Wednesday, December 12, 2007

Patrick White's Eye of the Storm

I was looking over the list of past winners of the Nobel Prize, looking for someone with whom I was not familiar, and sure enough there was Patrick White, winner in 1973, and an Australian no less. So I got a copy of his 1973 novel The Eye of the Storm and put it in the Stack. I had no idea what to expect, maybe a mental image of Russell Crowe brandishing a cutlass on the deck of a frigate.

But White's work is nothing like that. His terrain is the nature of consciousness, a subject that he approaches in a most painterly way, working always on a presentation of people's thoughts and impressions that he does indeed do outstandingly well. This is not so much about precision as it is about creativity, although his ability to inhabit multiple and disparate characters does require a very fine eye and ear. It struck me that he chose an unpromising subject, that of an elderly woman in the last days of her life and the people around her, her three nurses, her housekeeper, her solicitor, and her two adult children. Painterly, as I said: this is a rendering of a scene, the elements of which are the interior lives of the people in it. It is not "social commentary" but it is "personal commentary" if you will, critical of humanity but at a very personal level, like a caricaturist, Hogarth or Goya, say.

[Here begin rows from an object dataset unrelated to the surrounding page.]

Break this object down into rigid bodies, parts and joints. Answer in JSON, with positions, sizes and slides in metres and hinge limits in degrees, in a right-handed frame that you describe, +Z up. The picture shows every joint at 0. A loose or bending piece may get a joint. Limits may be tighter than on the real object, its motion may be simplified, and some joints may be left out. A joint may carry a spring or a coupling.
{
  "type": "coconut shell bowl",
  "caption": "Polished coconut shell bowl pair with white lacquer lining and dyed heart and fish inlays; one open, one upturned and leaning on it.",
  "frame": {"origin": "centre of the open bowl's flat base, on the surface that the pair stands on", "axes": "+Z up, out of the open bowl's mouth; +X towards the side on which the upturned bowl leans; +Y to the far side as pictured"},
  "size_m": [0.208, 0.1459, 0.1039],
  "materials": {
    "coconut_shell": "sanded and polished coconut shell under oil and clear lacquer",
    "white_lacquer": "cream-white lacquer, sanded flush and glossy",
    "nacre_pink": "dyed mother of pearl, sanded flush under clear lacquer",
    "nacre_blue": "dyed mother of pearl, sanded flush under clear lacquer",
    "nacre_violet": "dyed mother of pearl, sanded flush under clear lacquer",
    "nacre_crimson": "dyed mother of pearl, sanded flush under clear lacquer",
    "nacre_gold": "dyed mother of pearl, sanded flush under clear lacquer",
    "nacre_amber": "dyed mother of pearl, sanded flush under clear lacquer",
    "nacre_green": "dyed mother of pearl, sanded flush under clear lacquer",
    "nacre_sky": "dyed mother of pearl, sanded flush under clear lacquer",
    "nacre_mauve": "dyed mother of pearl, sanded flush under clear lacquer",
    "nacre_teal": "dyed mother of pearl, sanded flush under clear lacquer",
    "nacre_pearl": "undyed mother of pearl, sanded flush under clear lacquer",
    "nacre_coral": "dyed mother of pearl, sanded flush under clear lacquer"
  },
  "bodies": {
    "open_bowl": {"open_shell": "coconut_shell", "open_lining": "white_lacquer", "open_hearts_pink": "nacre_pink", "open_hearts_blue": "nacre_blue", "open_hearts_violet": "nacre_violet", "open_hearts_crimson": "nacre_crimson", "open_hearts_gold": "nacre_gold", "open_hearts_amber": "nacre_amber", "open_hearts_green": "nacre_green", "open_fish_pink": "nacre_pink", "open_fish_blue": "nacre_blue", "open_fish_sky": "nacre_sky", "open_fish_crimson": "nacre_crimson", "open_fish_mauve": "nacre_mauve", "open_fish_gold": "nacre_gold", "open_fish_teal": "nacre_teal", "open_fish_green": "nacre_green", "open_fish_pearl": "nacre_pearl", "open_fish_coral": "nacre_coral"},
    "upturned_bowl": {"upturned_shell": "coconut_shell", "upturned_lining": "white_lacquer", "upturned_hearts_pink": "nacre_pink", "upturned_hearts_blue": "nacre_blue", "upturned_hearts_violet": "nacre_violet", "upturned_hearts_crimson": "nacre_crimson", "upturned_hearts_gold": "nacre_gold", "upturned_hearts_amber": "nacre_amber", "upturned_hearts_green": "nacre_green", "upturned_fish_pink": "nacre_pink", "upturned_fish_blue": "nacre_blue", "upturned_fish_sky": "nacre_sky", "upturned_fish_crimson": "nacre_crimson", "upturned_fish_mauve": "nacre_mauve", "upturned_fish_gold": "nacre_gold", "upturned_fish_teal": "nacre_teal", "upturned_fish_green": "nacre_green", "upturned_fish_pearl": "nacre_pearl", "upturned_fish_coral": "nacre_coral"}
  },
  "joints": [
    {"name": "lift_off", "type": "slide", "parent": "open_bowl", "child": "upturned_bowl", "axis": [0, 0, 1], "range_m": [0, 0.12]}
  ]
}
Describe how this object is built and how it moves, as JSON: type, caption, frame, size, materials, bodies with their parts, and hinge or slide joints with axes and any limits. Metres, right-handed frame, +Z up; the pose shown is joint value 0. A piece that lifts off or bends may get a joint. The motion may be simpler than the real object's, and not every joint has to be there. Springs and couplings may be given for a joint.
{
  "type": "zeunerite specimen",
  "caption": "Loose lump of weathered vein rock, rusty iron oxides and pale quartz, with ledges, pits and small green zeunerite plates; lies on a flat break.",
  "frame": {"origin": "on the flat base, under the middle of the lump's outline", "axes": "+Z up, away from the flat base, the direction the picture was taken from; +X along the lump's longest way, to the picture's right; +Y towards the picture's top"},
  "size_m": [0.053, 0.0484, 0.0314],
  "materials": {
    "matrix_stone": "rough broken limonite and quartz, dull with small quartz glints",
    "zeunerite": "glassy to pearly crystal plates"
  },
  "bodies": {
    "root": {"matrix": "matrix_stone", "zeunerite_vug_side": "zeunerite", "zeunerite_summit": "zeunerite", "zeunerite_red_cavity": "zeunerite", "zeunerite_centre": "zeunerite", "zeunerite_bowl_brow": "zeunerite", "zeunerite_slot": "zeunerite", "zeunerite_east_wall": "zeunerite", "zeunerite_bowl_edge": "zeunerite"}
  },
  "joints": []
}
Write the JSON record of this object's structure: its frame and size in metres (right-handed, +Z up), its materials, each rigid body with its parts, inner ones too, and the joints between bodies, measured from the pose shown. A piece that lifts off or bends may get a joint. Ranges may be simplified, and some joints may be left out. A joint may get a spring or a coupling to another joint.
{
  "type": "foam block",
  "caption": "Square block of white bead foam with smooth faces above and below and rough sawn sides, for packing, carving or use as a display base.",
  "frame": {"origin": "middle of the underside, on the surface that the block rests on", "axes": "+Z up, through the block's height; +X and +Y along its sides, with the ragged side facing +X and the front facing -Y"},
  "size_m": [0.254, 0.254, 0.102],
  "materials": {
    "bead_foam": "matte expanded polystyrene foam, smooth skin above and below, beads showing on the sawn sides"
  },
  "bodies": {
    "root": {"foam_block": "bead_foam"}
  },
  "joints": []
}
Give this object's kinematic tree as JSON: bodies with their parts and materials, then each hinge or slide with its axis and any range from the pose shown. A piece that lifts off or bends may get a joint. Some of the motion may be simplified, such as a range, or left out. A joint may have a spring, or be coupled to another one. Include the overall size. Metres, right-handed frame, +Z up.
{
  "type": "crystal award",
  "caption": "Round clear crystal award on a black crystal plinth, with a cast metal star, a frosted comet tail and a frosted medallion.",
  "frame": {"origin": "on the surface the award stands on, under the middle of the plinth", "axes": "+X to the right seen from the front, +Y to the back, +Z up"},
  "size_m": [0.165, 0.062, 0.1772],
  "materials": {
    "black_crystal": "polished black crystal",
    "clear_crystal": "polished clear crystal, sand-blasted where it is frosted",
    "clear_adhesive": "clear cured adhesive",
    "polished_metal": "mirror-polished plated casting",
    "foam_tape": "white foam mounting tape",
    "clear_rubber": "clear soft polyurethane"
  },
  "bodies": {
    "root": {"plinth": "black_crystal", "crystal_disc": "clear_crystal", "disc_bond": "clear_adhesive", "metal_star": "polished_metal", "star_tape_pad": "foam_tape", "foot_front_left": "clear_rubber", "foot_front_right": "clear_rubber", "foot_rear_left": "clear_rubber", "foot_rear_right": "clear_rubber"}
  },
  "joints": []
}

Elizabeth Hunter was the beautiful, cruel, promiscuous wife of a rich and famous man, the star of a thousand boozy parties, the seductress of politicians, artists, and friends' husbands. Now in her eighties she lies invalid and blind in her big house, lording over her staff of nurses who tend to her round the clock. The reader is not put into the mind of Elizabeth Hunter, but rather into the minds of those around her, particularly her two children, Basil, a successful stage actor in England, and Dorothy, the divorced wife of a French nobleman who now lives on her own in not-rich circumstances in Paris, and Flora Manhood, the young and pretty nurse from the wrong side of the tracks.

The focus is microscopic: how someone feels walking up a flagstone path, what one thinks of encountering old colleagues in a bar, how one reacts to someone else's apparently predatory children, the effect of the smell of porkchops on entering an estranged boyfriend's apartment. The language reels out into impressionistic passages and then coils back into precision, like jazz music leaving and returning to the beat, the narration passing from one mind to another but never into omniscience.

It is a big novel, 589 pages, but length here is equivalent to a big canvas and little more. He has quite a few other novels, from reading about them I think I'll get around to The Twyborn Affair (1979), which was shortlisted for the Booker before, so the story goes, White withdrew it to make way for younger writers. He has several novels set in the Australian outback which would be more up my usual alley, The Tree of Man (1956) was a breakthrough novel for him and Voss (1957) sounds like it might be a fun Herzogian (as in Werner) trek to madness and oblivion (and what could be funner than that?).

It's a tribute to White's originality that there are no obvious comparisons, at least that occur to me, among his contemporaries. Obviously he is impossible without Modernism, Freud, Henry James, Faulkner, etc. I'm glad to have discovered him - lists are good!